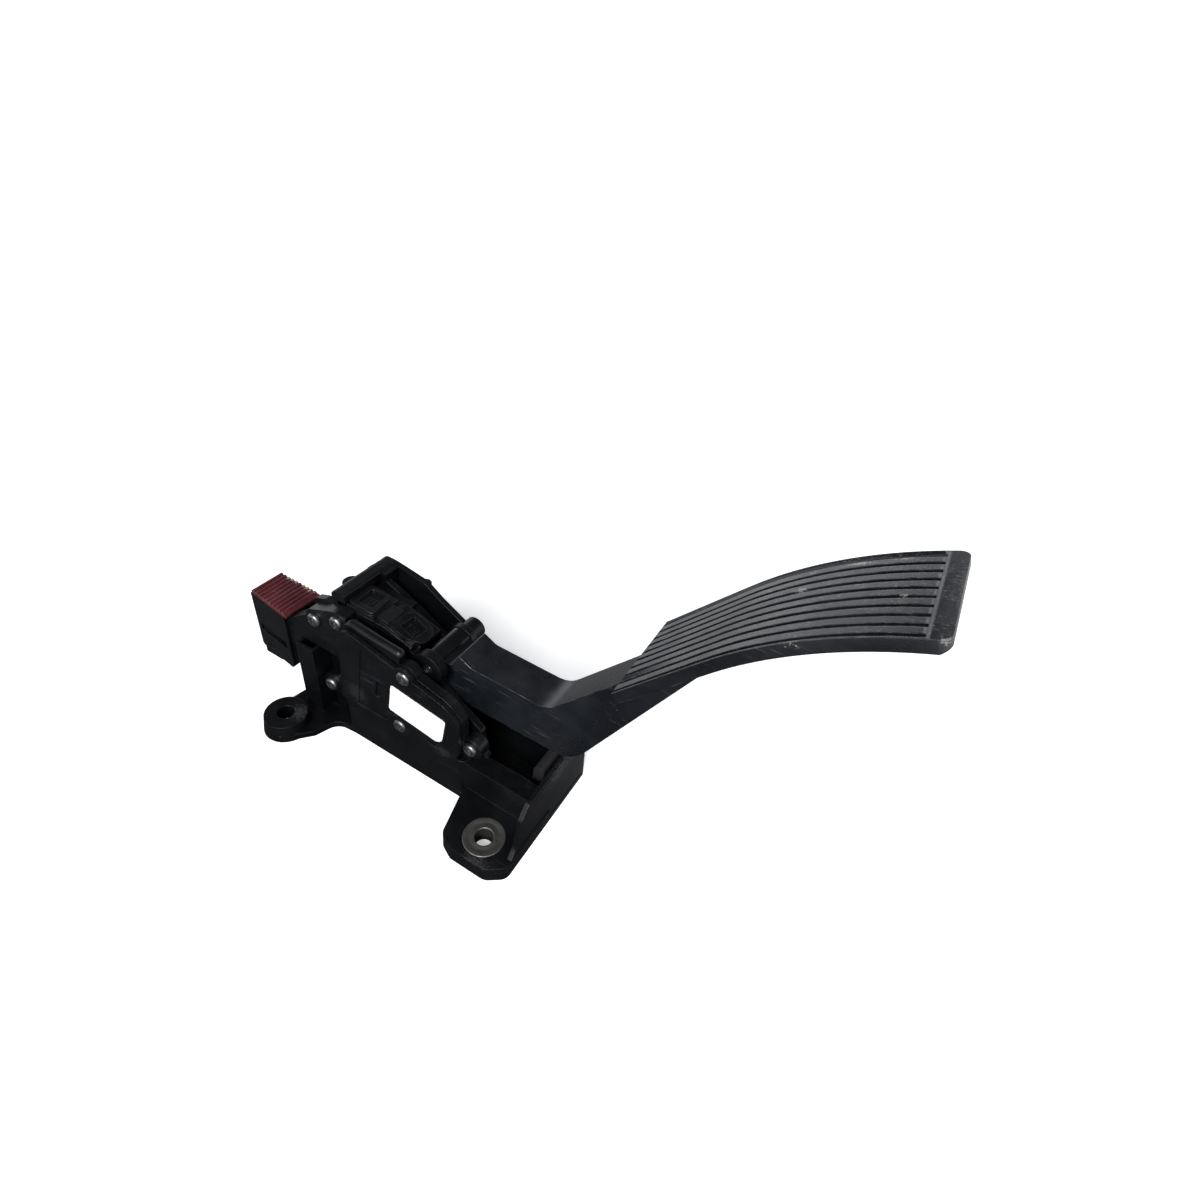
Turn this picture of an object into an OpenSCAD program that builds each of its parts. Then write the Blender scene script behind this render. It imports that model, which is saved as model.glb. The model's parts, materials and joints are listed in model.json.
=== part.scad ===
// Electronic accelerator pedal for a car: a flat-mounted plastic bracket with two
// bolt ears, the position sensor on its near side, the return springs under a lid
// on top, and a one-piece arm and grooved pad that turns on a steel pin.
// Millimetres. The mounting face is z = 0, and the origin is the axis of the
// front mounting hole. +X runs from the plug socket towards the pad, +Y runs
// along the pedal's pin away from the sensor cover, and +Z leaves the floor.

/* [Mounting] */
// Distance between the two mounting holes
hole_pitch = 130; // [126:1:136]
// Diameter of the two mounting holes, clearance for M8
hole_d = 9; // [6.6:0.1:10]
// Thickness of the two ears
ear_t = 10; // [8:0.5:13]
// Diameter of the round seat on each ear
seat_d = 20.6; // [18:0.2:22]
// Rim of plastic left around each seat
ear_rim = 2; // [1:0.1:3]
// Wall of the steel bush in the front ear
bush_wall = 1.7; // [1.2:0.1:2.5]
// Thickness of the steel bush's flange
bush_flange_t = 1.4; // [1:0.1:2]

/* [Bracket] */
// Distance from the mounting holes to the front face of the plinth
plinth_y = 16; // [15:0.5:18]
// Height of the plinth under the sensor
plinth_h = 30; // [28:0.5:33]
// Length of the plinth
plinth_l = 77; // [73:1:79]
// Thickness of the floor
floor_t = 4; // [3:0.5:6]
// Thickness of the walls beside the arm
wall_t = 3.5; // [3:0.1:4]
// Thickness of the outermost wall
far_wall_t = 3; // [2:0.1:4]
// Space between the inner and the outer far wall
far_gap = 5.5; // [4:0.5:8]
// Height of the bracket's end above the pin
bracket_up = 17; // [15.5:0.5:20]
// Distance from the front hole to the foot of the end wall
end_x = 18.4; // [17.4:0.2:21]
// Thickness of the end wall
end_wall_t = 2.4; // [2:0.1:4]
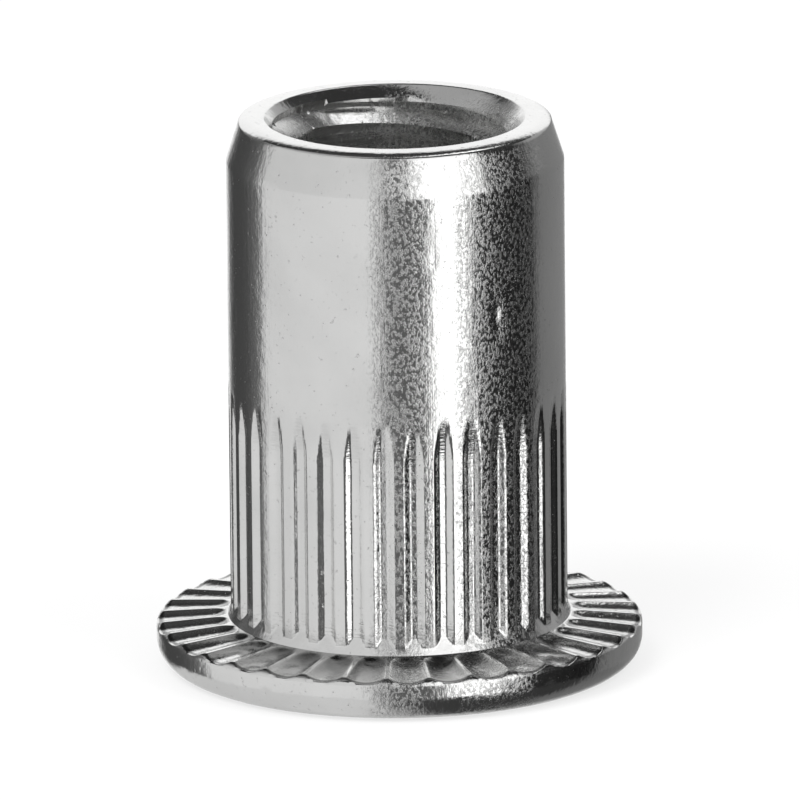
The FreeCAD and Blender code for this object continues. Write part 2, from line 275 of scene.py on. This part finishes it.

※ ※ ※

## Directions for this task
Set down all of the data above, word for word.

## Solved exercise
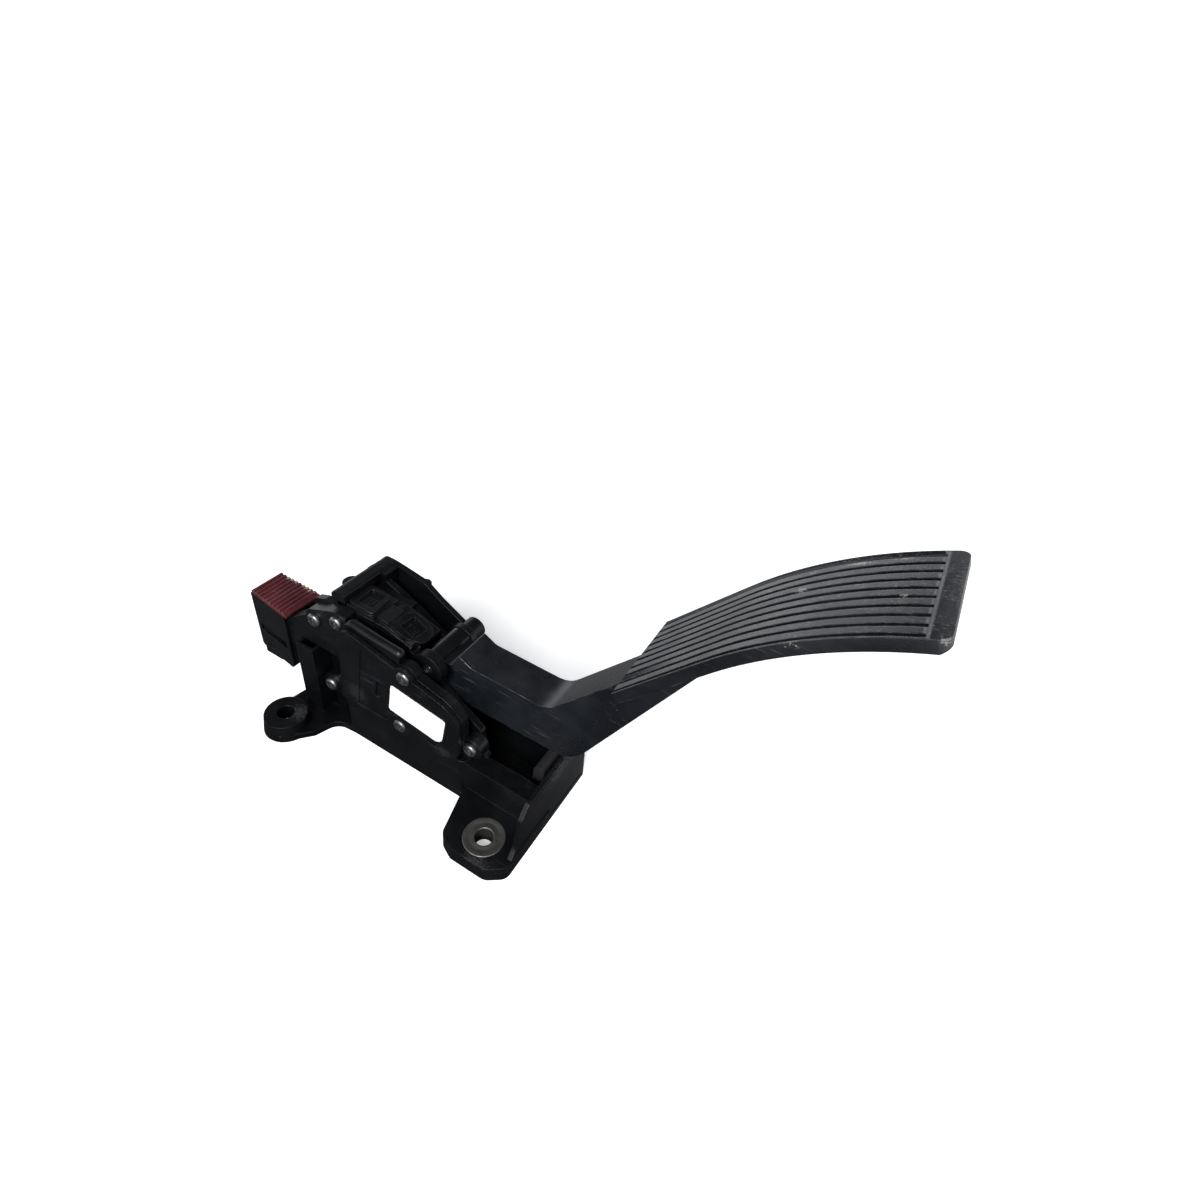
Turn this picture of an object into an OpenSCAD program that builds each of its parts. Then write the Blender scene script behind this render. It imports that model, which is saved as model.glb. The model's parts, materials and joints are listed in model.json.
=== part.scad ===
// Electronic accelerator pedal for a car: a flat-mounted plastic bracket with two
// bolt ears, the position sensor on its near side, the return springs under a lid
// on top, and a one-piece arm and grooved pad that turns on a steel pin.
// Millimetres. The mounting face is z = 0, and the origin is the axis of the
// front mounting hole. +X runs from the plug socket towards the pad, +Y runs
// along the pedal's pin away from the sensor cover, and +Z leaves the floor.

/* [Mounting] */
// Distance between the two mounting holes
hole_pitch = 130; // [126:1:136]
// Diameter of the two mounting holes, clearance for M8
hole_d = 9; // [6.6:0.1:10]
// Thickness of the two ears
ear_t = 10; // [8:0.5:13]
// Diameter of the round seat on each ear
seat_d = 20.6; // [18:0.2:22]
// Rim of plastic left around each seat
ear_rim = 2; // [1:0.1:3]
// Wall of the steel bush in the front ear
bush_wall = 1.7; // [1.2:0.1:2.5]
// Thickness of the steel bush's flange
bush_flange_t = 1.4; // [1:0.1:2]

/* [Bracket] */
// Distance from the mounting holes to the front face of the plinth
plinth_y = 16; // [15:0.5:18]
// Height of the plinth under the sensor
plinth_h = 30; // [28:0.5:33]
// Length of the plinth
plinth_l = 77; // [73:1:79]
// Thickness of the floor
floor_t = 4; // [3:0.5:6]
// Thickness of the walls beside the arm
wall_t = 3.5; // [3:0.1:4]
// Thickness of the outermost wall
far_wall_t = 3; // [2:0.1:4]
// Space between the inner and the outer far wall
far_gap = 5.5; // [4:0.5:8]
// Height of the bracket's end above the pin
bracket_up = 17; // [15.5:0.5:20]
// Distance from the front hole to the foot of the end wall
end_x = 18.4; // [17.4:0.2:21]
// Thickness of the end wall
end_wall_t = 2.4; // [2:0.1:4]
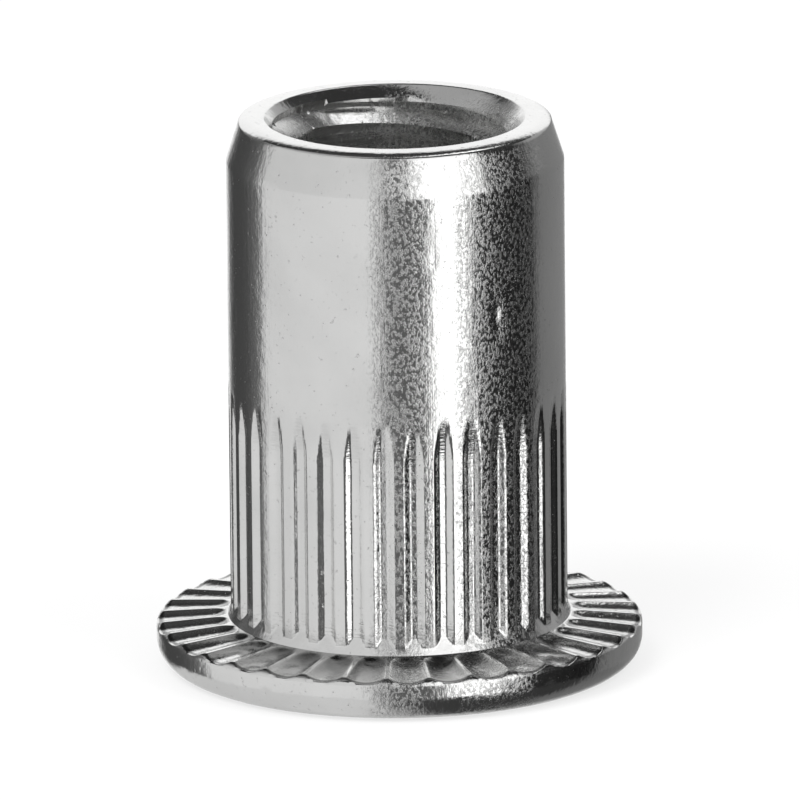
The FreeCAD and Blender code for this object continues. Write part 2, from line 275 of scene.py on. This part finishes it.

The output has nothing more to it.